RENNER, H.M., ROMANO, M.D., RENNER, M., PYARE, S., GOLDSTEIN, M.I. & ARTHUKIN, Y. 2015. Assessing the breeding distribution and population trends of the Aleutian Tern Onychoprion aleutica. Marine Ornithology 43: 179-187.


Key words: Alaska, Aleutian Tern, colony counts, population change, Russia, world population


Abstract

We compiled survey data on 202 Aleutian Tern colonies throughout Alaska and Russia to assess the current status and colony sizes and to evaluate whether there had been changes in recent decades. We fit a Poisson generalized linear mixed model to all available counts of Alaskan colonies since 1960, excluding colonies in which the temporal spread of counts was < 6 years. Russian data were not included in the trend model due to our inability to resolve dates on a number of counts. We estimate that numbers at known colonies in Alaska have declined 8.1% annually since 1960 or 92.9% over three generations (33 years; 95% CI = 83.3%–97%), with large colonies experiencing greater declines than small colonies. Trends at known colonies within discrete geographic regions of Alaska (Aleutian Islands, Bering Sea, Chukchi Sea, Gulf of Alaska and Kodiak Island) were consistently negative. The most recent counts of all known Alaskan colonies summed to 5 529 birds. This estimate should be considered a rough minimum because it does not account for colonies that have not been surveyed in recent years — the size of which may have changed — or for the fact that the surveys conducted were neither systematic nor inclusive of all potential habitats. In Russia, the sum of the most recent count of all colonies was 25 602 individuals, indicating that Russia may host approximately 80% of the world population. Numbers in some regions in Russia appear to have increased substantially in recent decades, especially on Sakhalin Island and the southern coast of the Koryak Highland.

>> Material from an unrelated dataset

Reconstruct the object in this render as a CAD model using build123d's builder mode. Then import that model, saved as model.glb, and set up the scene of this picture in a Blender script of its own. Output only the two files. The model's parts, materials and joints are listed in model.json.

We have no data to identify any population-level stressor that could explain the apparent reduction in numbers in Alaska. However, predation, egging and other anthropogenic disturbances, and degraded habitat may cause population change at local levels. If this overall pattern cannot be explained by other possible but unlikely factors (e.g. establishment of large colonies in new locations within Alaska, or major shifts between Alaska and Russia), then the observed trends in Alaska are, indeed, alarming. Therefore, we urge close monitoring of known colonies within Alaska, studies of dispersal, establishment of management practices to insulate colonies from human disturbance, and more concerted efforts among Alaskan and Russian partners.